Among the wealth of information offered up at our second annual Top Broker Summit last November, delegates heard how climate change will necessarily alter building codes and engineering requirements for infrastructure to withstand the increasingly severe weather events that have become the norm in our times. It will do no good to keep building structures to withstand 100 km/h winds if storms with winds of 120 km/h become the new normal.

Corollaries to this new reality can be found throughout the insurance industry. For brokers advising their clients on property coverage, the steady increase in extreme weather events must necessarily lead to revised answers to the questions of “What do I need? What can I get? And how much coverage is enough?” While there may have been no change to a client’s assets since the last renewal, it is evident that brokers today must do more than simply ask for “same again” from insurers, without thought to how appropriate that program might be.

This truth was underlined a number of times in conversations with adjusters and restorers for this issue of the magazine. Over and over, frontline claims handlers told us that they repeatedly encounter insureds that don’t have adequate limits to deal with the full cleanup costs after a CAT, don’t understand what they are and are not covered for, or simply haven’t spoken to their broker since they first purchased the policy.

The last point is particularly key in that it suggests an easy solution to address these issues. Study after study of client satisfaction in the insurance industry shows that customers would prefer to have more contact with their broker than they enjoy currently; perhaps as many as three conversations per year.

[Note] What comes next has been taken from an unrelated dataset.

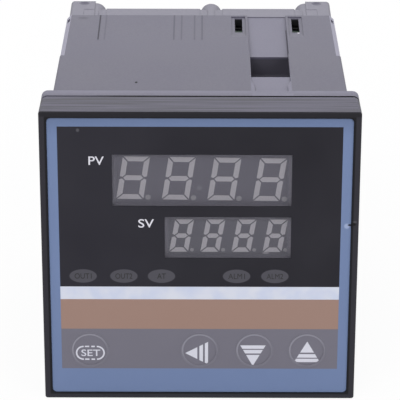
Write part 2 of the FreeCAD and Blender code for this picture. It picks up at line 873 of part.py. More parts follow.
def make_terminal_block():
    plug_side = cavity_side(case_length) - 2 * plug_play
    plug = plate(plug_side, plug_side, cavity_corner, (block_front, case_length + weld))
    base = plate(base_side, base_side, block_corner, (case_length, base_rear))
    middle = box((-bay_inner_x, bay_inner_x), (base_rear - weld, base_rear + middle_rise),
                 centred(0.0, bay_count * bay_pitch + barrier_thick))
    notches = boss_notches()
    base = cut_all(base, notches + [upside_down(notch) for notch in notches])
    pad_place = cavity_side(case_length) / 2 - pad_inset
    pads = [rod(pad_radius, (rear_board_y + board_thick, block_front), x, z)
            for x in (-pad_place, pad_place) for z in (-pad_place, pad_place)]
    top = block_bosses() + corner_posts()
    ribs = barriers()
    extras = top + [upside_down(shape) for shape in top] + ribs + [turned_over(rib) for rib in ribs]
    block = fuse_all([plug, base, middle] + pads + extras)
    label = box(centred(0.0, middle_label[0]),
                (base_rear + middle_rise - label_recess, base_rear + middle_rise),
                centred(0.0, middle_label[1]))
    cuts = [label] + boss_holes() + [upside_down(hole) for hole in boss_holes()]
    for cut in bay_cuts():
        cuts += [cut, turned_over(cut)]
    return cut_all(block, cuts)


def each_terminal(make):
    """One solid for every terminal of both columns."""
    return Part.makeCompound([make(side, z) for side in (-1, 1) for z in terminal_rows])


def make_strip(side, z):
    x0 = bay_inner_x + strip_inset
    bar = box((x0, x0 + strip_length), (bay_face, bay_face + strip_thick), centred(z, strip_width))
    leg = box((x0, x0 + strip_thick), (rear_board_y - strip_show, bay_face), centred(z, strip_leg_width))
    hole = rod(terminal_radius + terminal_play, (bay_face, bay_face + strip_thick), terminal_x, z)
    strip = fuse_all([bar, leg]).cut(hole)
    return strip if side > 0 else turned_over(strip)


def make_clamp(side, z):
    y = (bay_face + strip_thick, bay_face + strip_thick + clamp_thick)
    clamp = box(centred(side * terminal_x, clamp_side), y, centred(z, clamp_side))
    return clamp.cut(rod(terminal_radius + terminal_play, y, side * terminal_x, z))


def make_terminal_screw(side, z):
    seat = bay_face + strip_thick + clamp_thick
    x = side * terminal_x
    head = rod(terminal_head_radius, (seat, seat + terminal_head), x, z)
    shank = rod(terminal_radius, (bay_face - terminal_reach, seat), x, z)
    y = (seat + terminal_head - slot_cross[2], seat + terminal_head)
    cross = [box(centred(x, slot_cross[0]), y, centred(z, slot_cross[1])),
             box(centred(x, slot_cross[1]), y, centred(z, slot_cross[0]))]
    return cut_all(fuse_all([head, shank]), cross)


# ---- the whole controller ----

def build_nodes():
    nodes = {
        "case_shell": make_case_shell(),
        "front_frame": make_front_frame(),
        "overlay_film": make_overlay_film(),
        "display_board": make_display_board(),
        "board_screws": make_board_screws(),
        "power_board": make_upright_board(power_board_x),
        "io_board": make_upright_board(io_board_x),
        "rear_board": make_rear_board(),
        "front_power_header": make_front_header(power_board_x),
        "front_io_header": make_front_header(io_board_x),
        "rear_power_header": make_rear_header(power_board_x),
        "rear_io_header": make_rear_header(io_board_x),
        "transformer_core": make_transformer_core(),
        "transformer_winding": make_transformer_winding(),
        "bulk_capacitor": make_can(bulk_cap, front_row_y),
        "output_capacitor": make_can(output_cap, rear_row_y),
        "varistor": make_varistor(),
        "bridge_rectifier": make_block(rectifier, power_board_x, front_row_y),
        "glass_fuse": make_fuse(),
        "main_relay": make_block(main_relay, io_board_x, relay_y, relay_corner),
        "alarm_relay": make_block(alarm_relay, io_board_x, relay_y, relay_corner),
        "signal_converter": make_block(converter, io_board_x, converter_y),
        "microcontroller": make_micro(),
        "crystal": make_crystal(),
        "terminal_block": make_terminal_block(),
        "terminal_strips": each_terminal(make_strip),
        "terminal_clamps": each_terminal(make_clamp),
        "terminal_screws": each_terminal(make_terminal_screw),
    }
    for name, unit in displays.items():
        nodes[name + "_window"] = make_pane(unit)
        nodes[name + "_display_shell"] = make_display_shell(unit)
        nodes[name + "_segments"] = make_segments(unit)
    for name, x in lamp_xs.items():
        nodes[name + "_lamp"] = make_lamp(x)
    for name, x in key_xs.items():
        nodes[name + "_key"] = make_key(x)
        nodes[name + "_stem"] = make_stem(x)
        nodes[name + "_switch"] = make_switch(x)
    return nodes


os.makedirs("parts", exist_ok=True)
for node_name, node_shape in build_nodes().items():
    node_shape.exportStep(os.path.join("parts", node_name + ".step"))
    print(node_name, "solids", len(node_shape.Solids), "volume", round(node_shape.Volume, 1),
          "valid", node_shape.isValid())
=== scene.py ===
import math

import bmesh
import bpy
from mathutils import Matrix, Vector


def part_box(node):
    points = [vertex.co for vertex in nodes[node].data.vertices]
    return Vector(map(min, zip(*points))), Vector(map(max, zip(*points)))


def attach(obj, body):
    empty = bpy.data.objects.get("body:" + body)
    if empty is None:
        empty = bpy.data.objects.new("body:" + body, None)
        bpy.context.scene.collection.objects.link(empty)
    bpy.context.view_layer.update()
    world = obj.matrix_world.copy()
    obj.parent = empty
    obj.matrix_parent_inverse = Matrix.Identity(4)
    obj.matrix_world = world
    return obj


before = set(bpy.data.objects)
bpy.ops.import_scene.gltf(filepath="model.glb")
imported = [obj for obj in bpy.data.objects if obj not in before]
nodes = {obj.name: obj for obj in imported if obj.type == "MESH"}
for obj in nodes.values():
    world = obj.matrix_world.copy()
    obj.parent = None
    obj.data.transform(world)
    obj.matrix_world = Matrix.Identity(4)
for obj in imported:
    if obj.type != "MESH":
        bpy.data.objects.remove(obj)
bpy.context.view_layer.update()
mm = 0.001
cornerSamples = 6  # rays that round a corner in the light
spots = {"roughness": 0.7, "specular": 0.1}  # how dull the marks are that are laid over a finish


def ink(red, green, blue):
    # a colour as it is picked on a screen, 0 to 255, turned into the linear values that shaders take
    shares = [part / 255 for part in (red, green, blue)]
    return [s / 12.92 if s < 0.04045 else ((s + 0.055) / 1.055) ** 2.4 for s in shares] + [1]


class Socket:
    # a node's output that takes part in Python sums, which add Math nodes
    def __init__(self, finish, link):
        self.finish = finish
        self.link = link

    def __add__(self, other):
        return self.finish.maths("ADD", self, other)

    def __radd__(self, other):
        return self.finish.maths("ADD", other, self)

    def __sub__(self, other):
        return self.finish.maths("SUBTRACT", self, other)

    def __rsub__(self, other):
        return self.finish.maths("SUBTRACT", other, self)

    def __mul__(self, other):
        return self.finish.maths("MULTIPLY", self, other)

    def __rmul__(self, other):
        return self.finish.maths("MULTIPLY", other, self)

    def __abs__(self):
        return self.finish.maths("ABSOLUTE", self)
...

The most obvious reason for making these efforts is client retention. If you’ve done everything you can to make sure a client is protected when a claim does come along, they’re far more likely to stay with you after the experience. But brokers also shouldn’t forget about the threat of an E&O exposure. As loss patterns continue to change and claims costs keep climbing, insureds that have been serviced in a “same-again” manner are more likely to find that their coverage will fall short of what is needed. And woe unto the broker that falls into their crosshairs.